--- START ---

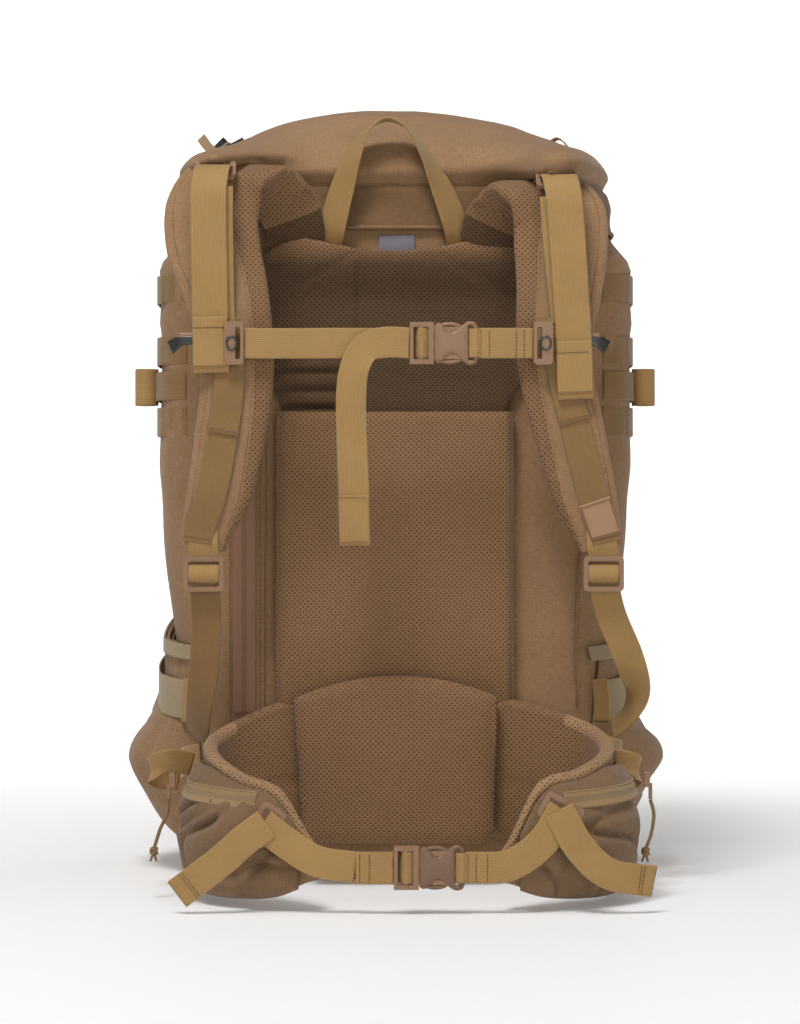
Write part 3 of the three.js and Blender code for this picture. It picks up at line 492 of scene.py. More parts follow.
def tube(name, points, radius, material, sides=8, closed=False):
    """A round tube through points."""
    curve = bpy.data.curves.new(name, "CURVE")
    curve.dimensions = "3D"
    curve.bevel_depth = radius
    curve.bevel_resolution = max(sides // 4, 1)
    curve.use_fill_caps = True
    spline = curve.splines.new("POLY")
    spline.points.add(len(points) - 1)
    for target, p in zip(spline.points, points):
        target.co = (*p, 1)
    spline.use_cyclic_u = closed
    curve.materials.append(material)
    made = bpy.data.objects.new(name, curve)
    SCENE.collection.objects.link(made)
    return made


def stitches(points, outward, pitch):
    """A row of raised thread stitches along a polyline; outward gives the way off the cloth at each point."""
    length, radius = 2.2 * MM, 0.35 * MM
    mesh = bmesh.new()
    travelled, next_stitch = 0.0, 0.0
    for i in range(len(points) - 1):
        a, b = points[i], points[i + 1]
        span = (b - a).length
        direction = (b - a).normalized() if span else SIDEWAYS
        up = Vector(outward(i) if callable(outward) else outward).normalized()
        side = direction.cross(up).normalized()
        while next_stitch < travelled + span:
            foot = a + direction * (next_stitch - travelled)
            rings = []
            for along, swell in ((-0.5, 0.3), (-0.25, 1.0), (0.25, 1.0), (0.5, 0.3)):
                centre = foot + direction * along * length + up * radius * (swell - 0.6)
                rings.append([mesh.verts.new(centre + (side * math.cos(k * math.pi / 2.5)
                                                       + up * math.sin(k * math.pi / 2.5)) * radius * swell)
                              for k in range(5)])
            for low, high in zip(rings, rings[1:]):
                for k in range(5):
                    mesh.faces.new((low[k], low[(k + 1) % 5], high[(k + 1) % 5], high[k]))
            mesh.faces.new(rings[0][::-1])
            mesh.faces.new(rings[-1])
            next_stitch += pitch
        travelled += span
    return finish_mesh("thread", mesh, LOOK["thread"])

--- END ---

Extract each line from the listing above, please, and repeat it exactly.

• FINISHED TASK:
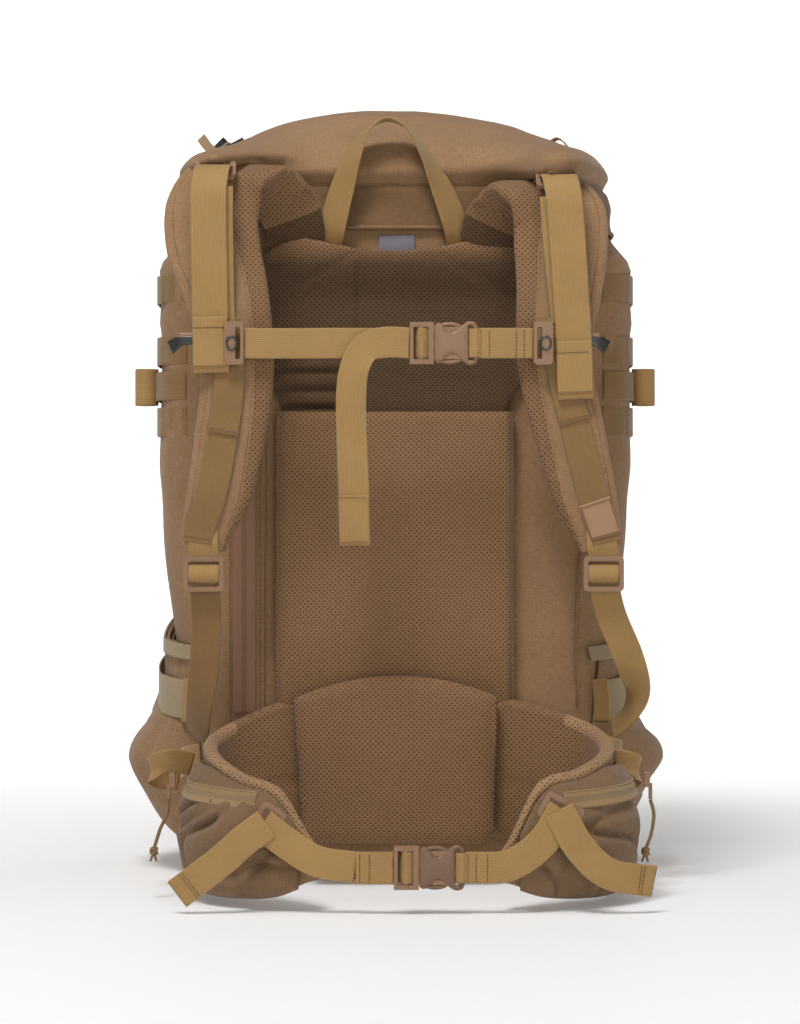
Write part 3 of the three.js and Blender code for this picture. It picks up at line 492 of scene.py. More parts follow.
def tube(name, points, radius, material, sides=8, closed=False):
    """A round tube through points."""
    curve = bpy.data.curves.new(name, "CURVE")
    curve.dimensions = "3D"
    curve.bevel_depth = radius
    curve.bevel_resolution = max(sides // 4, 1)
    curve.use_fill_caps = True
    spline = curve.splines.new("POLY")
    spline.points.add(len(points) - 1)
    for target, p in zip(spline.points, points):
        target.co = (*p, 1)
    spline.use_cyclic_u = closed
    curve.materials.append(material)
    made = bpy.data.objects.new(name, curve)
    SCENE.collection.objects.link(made)
    return made


def stitches(points, outward, pitch):
    """A row of raised thread stitches along a polyline; outward gives the way off the cloth at each point."""
    length, radius = 2.2 * MM, 0.35 * MM
    mesh = bmesh.new()
    travelled, next_stitch = 0.0, 0.0
    for i in range(len(points) - 1):
        a, b = points[i], points[i + 1]
        span = (b - a).length
        direction = (b - a).normalized() if span else SIDEWAYS
        up = Vector(outward(i) if callable(outward) else outward).normalized()
        side = direction.cross(up).normalized()
        while next_stitch < travelled + span:
            foot = a + direction * (next_stitch - travelled)
            rings = []
            for along, swell in ((-0.5, 0.3), (-0.25, 1.0), (0.25, 1.0), (0.5, 0.3)):
                centre = foot + direction * along * length + up * radius * (swell - 0.6)
                rings.append([mesh.verts.new(centre + (side * math.cos(k * math.pi / 2.5)
                                                       + up * math.sin(k * math.pi / 2.5)) * radius * swell)
                              for k in range(5)])
            for low, high in zip(rings, rings[1:]):
                for k in range(5):
                    mesh.faces.new((low[k], low[(k + 1) % 5], high[(k + 1) % 5], high[k]))
            mesh.faces.new(rings[0][::-1])
            mesh.faces.new(rings[-1])
            next_stitch += pitch
        travelled += span
    return finish_mesh("thread", mesh, LOOK["thread"])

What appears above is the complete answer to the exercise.